As was said in Chris Hayes' 'Twilight of the Elites':

Institutional failure across the board has landed us in modern America, where wages are falling, fraud and corruption in the banking industry are flourishing, jobs are lost, and everyone—correctly, cynically—believes the game is rigged against the little guy.

The problems of a wealth gap may be a harbinger of coming breakdown and some type of event in the protest- reform-rebellion-revolution axis.  Since the gap if growing and the bottom is sinking rather than rising, the problems are expanding.

Among the discussion points the group noted:

This idea of breakdown is reminiscent of Marx's view of conflict and tensions driving change, although Tainter does not focus on social groups.

America has had revolutions before, staring in the 18th century, but our civil war and one might view changes during the Depression as a form of radical governmental change. The idea of change during times of crisis such as discussed by Naomi Klein in The Shock Doctrine was raised. In the past conservative movements have exploited these as opportunities to get policies in place that were not acceptable by normal democratic processes.

America has a range of problem-solving organisations, but we have a proliferation of problems such as the previously noted redistribution issues and the wealth gap, overpopulating, resource depletion etc. This fits the abstract Tainter model, but a wealth of details need to be added to make this a predictive model, although we clearly have difficulty managing the increased costs per capita of society, such as the basic for food, shelter, education and the like.

We have been unable to decide on and execute the difficult political choices to assign resources.  There are many reasons including the democratic challenge of citizen understanding of the many details of how things operate.  Good examples of this can be found in David Cay Johnston's The Fine Print

"No other modern country gives corporations the unfettered power found in America to gouge cus­tomers, shortchange workers, and erect barriers to fair play. A big reason is that so little of the news ... addresses the private, government-approved mechanisms by which price gouging is employed to redistribute income upward."

Competing ideas of fairness, greed and freedom were mentioned as well as rule by powerful elites. The role of greed in things like the housing crisis was debated.  Were greedy home owners at fault or was it largely the lenders who manipulated the system for their own gain and took advantage of people trying to achieve a reasonable version of the American Dream? The decline of the middle class and sucking up their wealth was pointed.
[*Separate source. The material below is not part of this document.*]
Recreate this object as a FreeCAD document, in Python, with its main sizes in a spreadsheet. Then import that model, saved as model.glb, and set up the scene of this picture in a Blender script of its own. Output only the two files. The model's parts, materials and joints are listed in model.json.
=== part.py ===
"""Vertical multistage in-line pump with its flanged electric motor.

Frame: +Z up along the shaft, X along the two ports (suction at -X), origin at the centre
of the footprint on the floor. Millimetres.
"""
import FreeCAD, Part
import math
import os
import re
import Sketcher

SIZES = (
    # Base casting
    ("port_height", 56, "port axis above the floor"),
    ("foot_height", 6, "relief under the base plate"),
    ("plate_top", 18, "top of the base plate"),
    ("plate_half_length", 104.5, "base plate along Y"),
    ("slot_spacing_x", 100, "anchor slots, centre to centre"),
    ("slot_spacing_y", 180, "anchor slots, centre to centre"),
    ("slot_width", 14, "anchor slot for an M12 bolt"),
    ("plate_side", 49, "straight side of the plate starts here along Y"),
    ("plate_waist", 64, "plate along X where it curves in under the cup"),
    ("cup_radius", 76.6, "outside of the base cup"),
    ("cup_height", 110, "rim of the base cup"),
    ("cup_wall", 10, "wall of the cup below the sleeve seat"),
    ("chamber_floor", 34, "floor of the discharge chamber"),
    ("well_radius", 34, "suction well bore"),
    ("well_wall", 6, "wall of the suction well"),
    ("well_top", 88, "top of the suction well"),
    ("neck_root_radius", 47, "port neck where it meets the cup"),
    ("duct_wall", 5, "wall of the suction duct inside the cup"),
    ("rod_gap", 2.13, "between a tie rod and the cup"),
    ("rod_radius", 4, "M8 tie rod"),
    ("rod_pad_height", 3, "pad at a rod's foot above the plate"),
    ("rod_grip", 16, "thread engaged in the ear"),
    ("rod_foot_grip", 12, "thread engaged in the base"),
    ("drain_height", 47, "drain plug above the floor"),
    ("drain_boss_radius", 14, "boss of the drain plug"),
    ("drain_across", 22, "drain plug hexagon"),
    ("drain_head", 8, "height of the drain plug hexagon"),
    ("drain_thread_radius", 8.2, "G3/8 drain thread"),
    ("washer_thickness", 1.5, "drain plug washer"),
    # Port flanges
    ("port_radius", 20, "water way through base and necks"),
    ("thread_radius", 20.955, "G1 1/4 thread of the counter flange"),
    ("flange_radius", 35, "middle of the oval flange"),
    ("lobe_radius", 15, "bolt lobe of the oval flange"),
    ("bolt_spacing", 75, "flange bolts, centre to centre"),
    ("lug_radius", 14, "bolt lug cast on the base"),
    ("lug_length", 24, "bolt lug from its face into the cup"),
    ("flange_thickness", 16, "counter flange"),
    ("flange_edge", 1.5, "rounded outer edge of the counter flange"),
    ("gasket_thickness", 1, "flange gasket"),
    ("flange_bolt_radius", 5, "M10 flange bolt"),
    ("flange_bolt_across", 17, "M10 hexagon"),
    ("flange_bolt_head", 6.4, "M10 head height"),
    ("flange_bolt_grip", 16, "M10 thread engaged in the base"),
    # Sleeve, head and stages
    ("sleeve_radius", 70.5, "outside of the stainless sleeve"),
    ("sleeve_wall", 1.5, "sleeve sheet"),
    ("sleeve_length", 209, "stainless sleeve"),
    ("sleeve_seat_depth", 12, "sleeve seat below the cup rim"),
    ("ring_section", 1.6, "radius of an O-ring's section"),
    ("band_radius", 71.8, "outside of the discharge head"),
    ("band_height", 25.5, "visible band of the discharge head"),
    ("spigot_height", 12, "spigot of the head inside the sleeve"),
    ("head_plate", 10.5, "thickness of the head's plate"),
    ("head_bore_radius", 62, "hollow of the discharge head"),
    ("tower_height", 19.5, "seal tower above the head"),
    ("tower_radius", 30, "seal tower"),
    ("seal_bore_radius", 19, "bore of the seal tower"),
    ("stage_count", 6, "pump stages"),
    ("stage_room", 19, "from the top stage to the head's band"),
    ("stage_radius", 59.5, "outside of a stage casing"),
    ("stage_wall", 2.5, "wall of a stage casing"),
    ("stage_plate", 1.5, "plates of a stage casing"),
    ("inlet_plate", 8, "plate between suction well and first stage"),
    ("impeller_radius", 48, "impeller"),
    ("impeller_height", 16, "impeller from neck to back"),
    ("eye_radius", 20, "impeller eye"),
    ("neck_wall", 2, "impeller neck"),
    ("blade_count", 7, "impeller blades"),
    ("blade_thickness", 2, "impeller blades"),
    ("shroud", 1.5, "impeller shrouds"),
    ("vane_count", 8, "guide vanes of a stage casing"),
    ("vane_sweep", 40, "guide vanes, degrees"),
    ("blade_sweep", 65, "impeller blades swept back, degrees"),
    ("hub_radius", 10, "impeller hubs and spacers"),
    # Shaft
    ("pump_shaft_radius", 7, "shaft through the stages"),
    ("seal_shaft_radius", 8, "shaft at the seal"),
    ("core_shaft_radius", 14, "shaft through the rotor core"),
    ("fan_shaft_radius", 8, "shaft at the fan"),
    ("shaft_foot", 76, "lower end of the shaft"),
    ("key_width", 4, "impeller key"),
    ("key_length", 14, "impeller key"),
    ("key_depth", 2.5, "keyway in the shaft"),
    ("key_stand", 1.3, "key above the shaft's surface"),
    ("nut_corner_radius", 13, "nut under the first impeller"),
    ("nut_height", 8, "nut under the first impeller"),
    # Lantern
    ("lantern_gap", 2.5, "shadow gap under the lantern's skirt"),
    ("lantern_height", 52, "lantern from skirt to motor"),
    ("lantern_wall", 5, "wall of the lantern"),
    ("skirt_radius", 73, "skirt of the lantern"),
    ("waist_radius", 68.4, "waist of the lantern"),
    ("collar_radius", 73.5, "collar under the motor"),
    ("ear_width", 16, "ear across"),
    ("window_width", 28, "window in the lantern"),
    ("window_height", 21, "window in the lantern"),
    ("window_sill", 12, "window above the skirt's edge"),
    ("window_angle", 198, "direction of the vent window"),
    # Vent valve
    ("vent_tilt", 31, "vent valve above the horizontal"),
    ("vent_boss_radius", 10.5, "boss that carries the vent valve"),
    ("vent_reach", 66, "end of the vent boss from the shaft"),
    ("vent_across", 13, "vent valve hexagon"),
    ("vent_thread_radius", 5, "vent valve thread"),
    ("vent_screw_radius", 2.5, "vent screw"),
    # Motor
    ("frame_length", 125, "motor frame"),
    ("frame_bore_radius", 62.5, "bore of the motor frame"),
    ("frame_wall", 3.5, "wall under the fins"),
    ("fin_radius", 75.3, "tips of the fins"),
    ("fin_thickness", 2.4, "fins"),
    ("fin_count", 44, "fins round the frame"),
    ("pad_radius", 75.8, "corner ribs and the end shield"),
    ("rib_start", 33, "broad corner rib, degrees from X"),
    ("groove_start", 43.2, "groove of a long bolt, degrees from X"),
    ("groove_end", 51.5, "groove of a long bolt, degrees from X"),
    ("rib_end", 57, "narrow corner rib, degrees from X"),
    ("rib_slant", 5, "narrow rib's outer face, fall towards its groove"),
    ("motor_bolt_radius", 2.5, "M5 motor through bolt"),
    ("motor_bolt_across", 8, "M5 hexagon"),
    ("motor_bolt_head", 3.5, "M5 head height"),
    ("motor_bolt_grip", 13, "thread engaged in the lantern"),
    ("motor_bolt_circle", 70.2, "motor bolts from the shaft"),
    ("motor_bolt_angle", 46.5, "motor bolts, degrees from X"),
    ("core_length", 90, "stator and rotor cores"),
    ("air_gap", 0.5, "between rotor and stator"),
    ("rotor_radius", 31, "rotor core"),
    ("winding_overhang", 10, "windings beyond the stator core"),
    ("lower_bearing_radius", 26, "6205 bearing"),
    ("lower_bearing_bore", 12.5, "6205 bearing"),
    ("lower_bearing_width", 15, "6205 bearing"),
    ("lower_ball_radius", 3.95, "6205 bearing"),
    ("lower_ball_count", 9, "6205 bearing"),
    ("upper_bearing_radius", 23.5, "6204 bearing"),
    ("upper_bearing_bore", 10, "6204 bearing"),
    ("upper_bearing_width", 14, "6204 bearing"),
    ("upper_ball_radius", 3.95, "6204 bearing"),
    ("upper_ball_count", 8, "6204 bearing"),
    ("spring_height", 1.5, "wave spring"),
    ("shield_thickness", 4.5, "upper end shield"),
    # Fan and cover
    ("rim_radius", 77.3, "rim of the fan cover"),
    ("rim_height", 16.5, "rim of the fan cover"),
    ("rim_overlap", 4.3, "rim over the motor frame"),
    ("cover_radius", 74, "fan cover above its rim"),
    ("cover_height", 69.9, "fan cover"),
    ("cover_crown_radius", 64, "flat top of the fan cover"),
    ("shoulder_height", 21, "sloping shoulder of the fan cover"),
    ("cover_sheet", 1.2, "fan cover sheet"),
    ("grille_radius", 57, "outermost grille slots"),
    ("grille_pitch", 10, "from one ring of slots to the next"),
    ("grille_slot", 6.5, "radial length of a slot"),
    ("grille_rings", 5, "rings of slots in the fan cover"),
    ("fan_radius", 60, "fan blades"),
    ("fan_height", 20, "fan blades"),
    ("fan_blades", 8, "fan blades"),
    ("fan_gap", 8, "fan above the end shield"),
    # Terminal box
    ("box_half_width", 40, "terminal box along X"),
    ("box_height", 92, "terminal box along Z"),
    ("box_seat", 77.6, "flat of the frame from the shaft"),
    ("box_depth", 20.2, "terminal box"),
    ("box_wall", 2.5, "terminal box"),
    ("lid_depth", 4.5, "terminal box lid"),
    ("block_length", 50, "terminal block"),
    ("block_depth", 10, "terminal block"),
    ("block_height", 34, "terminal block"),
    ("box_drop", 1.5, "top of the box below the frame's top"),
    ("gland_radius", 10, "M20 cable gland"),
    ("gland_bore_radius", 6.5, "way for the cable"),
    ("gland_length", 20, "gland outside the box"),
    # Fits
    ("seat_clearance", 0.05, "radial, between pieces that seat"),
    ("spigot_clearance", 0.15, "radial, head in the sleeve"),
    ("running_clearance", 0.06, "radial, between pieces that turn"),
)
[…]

Efforts to privatize their social security retirement was one example of where greedy efforts to tap others resources was beaten back.
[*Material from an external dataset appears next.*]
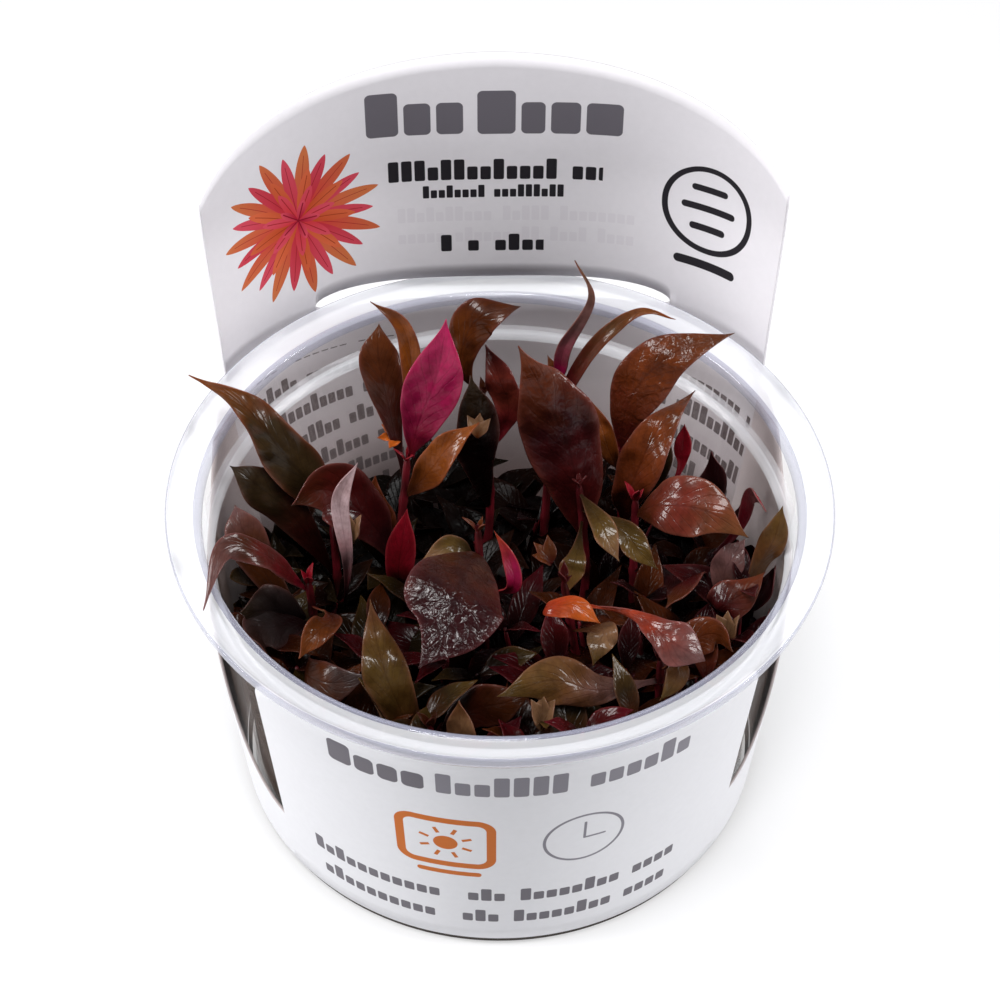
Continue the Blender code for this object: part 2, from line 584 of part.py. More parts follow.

The ability to fool a relatively ignorant, ill-attending populace was discussed - see my earlier blog on Misinformation, Lies and Ignorance. Some personal cases were discussed where knowing the details of tax law could be used by individuals and not just large organizations who bend law to their interests.

The ideas of meritocracy (rule by the best) vs oligarchy in America were discussed.  Chris Hayes' Twilight of the Elites was cited as a good discussion of the issues.
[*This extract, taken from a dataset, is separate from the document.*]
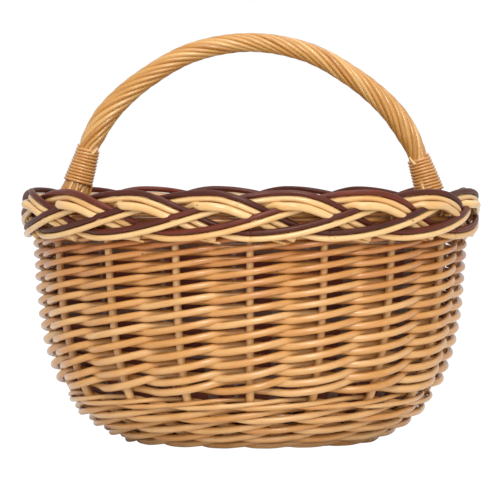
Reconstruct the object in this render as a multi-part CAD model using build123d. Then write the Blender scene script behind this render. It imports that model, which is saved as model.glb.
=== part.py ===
from build123d import *
import math
import os

# Oval willow shopping basket with a plaited border and a roped bow handle.
# Millimetres, +Z up, +X along the length. The origin is on the floor, under the middle of the base.

# Whole basket
RIM_HALF_LENGTH = 199.0       # stake line at the top of the wall, at the ends
RIM_HALF_WIDTH = 150.0        # stake line at the top of the wall, at the front
WALL_TOP = 200.0              # height of the stake line's upper end
STAKES = 16                   # upright stakes, one to each base stick end
FIT = 0.35                    # air left between rods that lie against each other

# Rods
STAKE_D = 8.0
STAKE_TIP_Z = 230.0           # the stakes' ends stand upright behind the border to here
WEAVER_D = 4.9
WALE_D = 5.0
BASE_ROD_D = 4.0
STICK_D = 8.0

# Wall outline, from the base's edge to the rim: half length and height
WALL_SHARES = ((0.543, 0.0385), (0.688, 0.1025), (0.822, 0.21), (0.905, 0.375),
               (0.950, 0.535), (0.980, 0.75), (1.0, 1.0))

# Base
BASE_CORE_HALF_LENGTH = 48.0  # where the flat weave starts round the crossed sticks
BASE_CORE_HALF_WIDTH = 21.4
BASE_ROUND_PITCH = 8.6        # from one round of the flat weave to the next
STICK_FLAT = 4.2              # long sticks are shaved to this where they pass the short ones
SHAVED_HALF_LENGTH = 46.0
STICK_TURN_RADIUS = 30.0      # where the sticks are opened out like a fan

# Three-rod wale, round the foot of the wall; heights are measured up the wall
WALE_START = 4.5
WALE_ROUND_PITCH = 16.5
WALE_BAYS = 55                # how far each wale rod runs
WALE_PAIR_GAP = 10.4          # between the two front strokes on one stake

# Siding, sixteen rods worked together
SIDING_START = 80.0
SIDING_LEVELS = 12
LEVEL_PITCH = 13.2            # at the bottom
LEVEL_PITCH_LOSS = 0.216      # each level is this much closer than the one below it

# Plaited border
PLAIT_STRANDS = 4
PLAIT_STRAND_D = 8.4
PLAIT_TOP = 240.0
PLAIT_BOTTOM = 196.5
PLAIT_OVERHANG = 12.9         # from the stake line to the middle of the plait
PLAIT_RISE_SHARE = 0.62       # of a strand's wave is spent rising
PLAIT_BAYS = 4                # stakes to one wave

# Handle
HANDLE_TOP = 389.0            # top of the bow
HANDLE_CORE_D = 8.0
HANDLE_TOP_D = 16.8           # over the roping, at the top
HANDLE_FOOT_D = 20.0          # over the roping, at the feet
HANDLE_FOOT_INSET = 30.0      # from the stake line at the rim in to the feet of the bow
HANDLE_FOOT_Z = 239.0
HANDLE_SHARES = ((0.0, 0.0), (0.32, 0.065), (0.586, 0.237), (0.787, 0.442), (0.905, 0.647),
                 (0.953, 0.81), (1.0, 1.0))
TAIL_TOP = 192.0              # the bow's ends reach the wall's inside at this height
TAIL_FOOT = 110.0             # and go down beside it to here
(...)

Our techno-society requires high energy use and we may be reaching its safe use limits or depletion with no tech solutions yet available. We seem to be declining in some tech area. According to 
David Cay Johnston wpay high prices for poor quality Internet speeds — speeds that are now slower than in other countries like Lithuania, Ukraine and Moldavia. 

"If you buy one of these triple-play packages that are heavily advertised — where you get Internet, telephone and cable TV together — typically you'll pay what I pay, about $160 a month including fees. The same service in France is $38 a month."

                              from Johnston's book, 
The Fine Print: How Big Companies Use "Plain English" to Rob You Blind.

That hurts the American Exceptionalism myth.